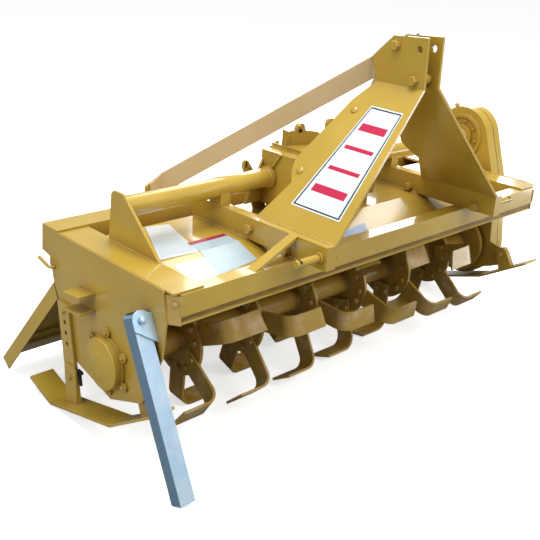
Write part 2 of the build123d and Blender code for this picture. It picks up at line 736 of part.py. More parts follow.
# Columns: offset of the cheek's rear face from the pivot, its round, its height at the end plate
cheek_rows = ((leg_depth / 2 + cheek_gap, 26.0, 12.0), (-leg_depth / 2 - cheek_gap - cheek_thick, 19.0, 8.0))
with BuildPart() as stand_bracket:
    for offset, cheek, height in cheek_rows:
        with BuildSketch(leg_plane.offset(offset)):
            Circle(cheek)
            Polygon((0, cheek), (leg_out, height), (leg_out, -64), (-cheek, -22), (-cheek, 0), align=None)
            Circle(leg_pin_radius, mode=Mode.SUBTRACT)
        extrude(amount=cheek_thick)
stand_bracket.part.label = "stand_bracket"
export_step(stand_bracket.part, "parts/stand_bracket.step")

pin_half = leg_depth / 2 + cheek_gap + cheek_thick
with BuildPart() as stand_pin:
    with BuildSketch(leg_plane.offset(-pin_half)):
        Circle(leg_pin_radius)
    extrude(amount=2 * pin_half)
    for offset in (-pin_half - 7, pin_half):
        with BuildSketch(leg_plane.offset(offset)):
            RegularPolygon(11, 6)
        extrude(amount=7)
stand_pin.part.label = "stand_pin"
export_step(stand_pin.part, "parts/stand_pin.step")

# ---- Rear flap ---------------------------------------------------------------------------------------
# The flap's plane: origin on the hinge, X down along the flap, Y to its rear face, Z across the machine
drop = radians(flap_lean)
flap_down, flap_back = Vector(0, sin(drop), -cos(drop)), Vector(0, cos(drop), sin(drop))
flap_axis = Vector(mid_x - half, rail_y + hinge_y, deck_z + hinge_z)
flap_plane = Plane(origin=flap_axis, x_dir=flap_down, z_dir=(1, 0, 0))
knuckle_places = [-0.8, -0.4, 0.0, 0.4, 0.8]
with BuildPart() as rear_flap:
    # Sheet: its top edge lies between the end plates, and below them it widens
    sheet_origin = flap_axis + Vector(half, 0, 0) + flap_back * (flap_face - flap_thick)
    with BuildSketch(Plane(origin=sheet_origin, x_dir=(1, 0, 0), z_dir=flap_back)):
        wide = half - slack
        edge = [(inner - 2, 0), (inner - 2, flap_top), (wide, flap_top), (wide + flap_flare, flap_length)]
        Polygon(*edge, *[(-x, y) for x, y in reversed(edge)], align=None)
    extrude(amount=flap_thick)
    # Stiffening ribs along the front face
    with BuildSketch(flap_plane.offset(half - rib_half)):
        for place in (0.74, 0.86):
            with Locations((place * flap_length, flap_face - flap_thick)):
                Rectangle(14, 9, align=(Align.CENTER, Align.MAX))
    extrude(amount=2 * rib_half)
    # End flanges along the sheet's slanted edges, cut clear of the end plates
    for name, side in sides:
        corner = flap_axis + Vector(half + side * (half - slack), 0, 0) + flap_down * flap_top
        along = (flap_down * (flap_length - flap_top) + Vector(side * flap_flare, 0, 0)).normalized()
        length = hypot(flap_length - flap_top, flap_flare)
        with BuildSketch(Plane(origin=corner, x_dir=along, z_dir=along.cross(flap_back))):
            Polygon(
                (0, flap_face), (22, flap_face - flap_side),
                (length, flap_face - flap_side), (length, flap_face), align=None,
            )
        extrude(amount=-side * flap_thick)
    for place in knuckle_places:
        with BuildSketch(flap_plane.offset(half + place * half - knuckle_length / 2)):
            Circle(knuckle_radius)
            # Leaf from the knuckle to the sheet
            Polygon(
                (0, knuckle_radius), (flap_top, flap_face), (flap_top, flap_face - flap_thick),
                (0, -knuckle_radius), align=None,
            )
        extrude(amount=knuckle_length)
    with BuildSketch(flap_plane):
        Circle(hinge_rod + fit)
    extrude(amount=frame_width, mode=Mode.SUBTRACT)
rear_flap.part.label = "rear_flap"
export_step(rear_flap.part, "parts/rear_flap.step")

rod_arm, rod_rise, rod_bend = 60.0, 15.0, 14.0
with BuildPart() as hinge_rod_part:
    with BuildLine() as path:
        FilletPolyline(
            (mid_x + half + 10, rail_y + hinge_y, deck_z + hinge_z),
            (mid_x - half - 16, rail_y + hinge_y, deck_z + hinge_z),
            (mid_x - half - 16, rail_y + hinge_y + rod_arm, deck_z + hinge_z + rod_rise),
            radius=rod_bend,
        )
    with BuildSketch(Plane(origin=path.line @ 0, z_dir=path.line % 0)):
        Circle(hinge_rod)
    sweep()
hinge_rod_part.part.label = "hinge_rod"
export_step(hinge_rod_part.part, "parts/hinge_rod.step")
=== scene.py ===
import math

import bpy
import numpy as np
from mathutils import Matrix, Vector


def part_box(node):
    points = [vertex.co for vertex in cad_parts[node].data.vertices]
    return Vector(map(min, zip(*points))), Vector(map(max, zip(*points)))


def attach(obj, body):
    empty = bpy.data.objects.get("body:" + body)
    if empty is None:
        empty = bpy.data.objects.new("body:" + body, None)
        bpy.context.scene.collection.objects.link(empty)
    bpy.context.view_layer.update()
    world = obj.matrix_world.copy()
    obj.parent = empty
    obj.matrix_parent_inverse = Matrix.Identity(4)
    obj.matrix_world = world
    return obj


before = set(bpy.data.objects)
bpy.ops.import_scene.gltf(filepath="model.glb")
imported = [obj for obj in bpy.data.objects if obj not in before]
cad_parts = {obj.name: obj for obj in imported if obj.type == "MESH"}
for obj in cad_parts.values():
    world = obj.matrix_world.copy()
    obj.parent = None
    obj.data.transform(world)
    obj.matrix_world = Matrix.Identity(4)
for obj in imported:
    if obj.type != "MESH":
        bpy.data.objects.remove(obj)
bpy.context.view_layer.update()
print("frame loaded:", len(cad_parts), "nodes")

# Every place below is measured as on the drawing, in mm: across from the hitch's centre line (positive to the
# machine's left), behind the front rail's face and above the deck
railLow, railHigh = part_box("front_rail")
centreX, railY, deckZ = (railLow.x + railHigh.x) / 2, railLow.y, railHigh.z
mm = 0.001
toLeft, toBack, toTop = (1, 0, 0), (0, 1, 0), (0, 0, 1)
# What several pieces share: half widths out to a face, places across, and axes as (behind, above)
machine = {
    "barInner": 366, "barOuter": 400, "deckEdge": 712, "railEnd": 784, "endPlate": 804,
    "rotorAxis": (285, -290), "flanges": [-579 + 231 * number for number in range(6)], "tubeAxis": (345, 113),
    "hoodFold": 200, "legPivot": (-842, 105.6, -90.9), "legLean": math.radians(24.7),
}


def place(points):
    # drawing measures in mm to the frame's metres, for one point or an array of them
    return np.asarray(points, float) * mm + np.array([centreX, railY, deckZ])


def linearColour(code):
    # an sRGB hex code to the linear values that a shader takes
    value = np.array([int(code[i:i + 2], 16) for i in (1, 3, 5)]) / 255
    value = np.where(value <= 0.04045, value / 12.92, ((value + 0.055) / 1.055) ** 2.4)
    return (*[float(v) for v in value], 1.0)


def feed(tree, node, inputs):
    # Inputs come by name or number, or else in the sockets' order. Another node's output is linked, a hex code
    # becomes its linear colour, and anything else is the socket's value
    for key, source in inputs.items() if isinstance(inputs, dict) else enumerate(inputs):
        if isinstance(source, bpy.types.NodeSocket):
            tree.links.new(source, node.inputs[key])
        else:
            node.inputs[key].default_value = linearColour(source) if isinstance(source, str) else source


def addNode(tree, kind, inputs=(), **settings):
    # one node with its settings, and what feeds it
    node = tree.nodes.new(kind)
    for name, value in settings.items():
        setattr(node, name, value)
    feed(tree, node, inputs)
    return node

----

Write out each line exactly as it appears, from the line with "rod_arm, rod_rise, rod_bend" up to and including the line with "obj.matrix_world = world".

*Correct output:*
rod_arm, rod_rise, rod_bend = 60.0, 15.0, 14.0
with BuildPart() as hinge_rod_part:
    with BuildLine() as path:
        FilletPolyline(
            (mid_x + half + 10, rail_y + hinge_y, deck_z + hinge_z),
            (mid_x - half - 16, rail_y + hinge_y, deck_z + hinge_z),
            (mid_x - half - 16, rail_y + hinge_y + rod_arm, deck_z + hinge_z + rod_rise),
            radius=rod_bend,
        )
    with BuildSketch(Plane(origin=path.line @ 0, z_dir=path.line % 0)):
        Circle(hinge_rod)
    sweep()
hinge_rod_part.part.label = "hinge_rod"
export_step(hinge_rod_part.part, "parts/hinge_rod.step")
=== scene.py ===
import math

import bpy
import numpy as np
from mathutils import Matrix, Vector


def part_box(node):
    points = [vertex.co for vertex in cad_parts[node].data.vertices]
    return Vector(map(min, zip(*points))), Vector(map(max, zip(*points)))


def attach(obj, body):
    empty = bpy.data.objects.get("body:" + body)
    if empty is None:
        empty = bpy.data.objects.new("body:" + body, None)
        bpy.context.scene.collection.objects.link(empty)
    bpy.context.view_layer.update()
    world = obj.matrix_world.copy()
    obj.parent = empty
    obj.matrix_parent_inverse = Matrix.Identity(4)
    obj.matrix_world = world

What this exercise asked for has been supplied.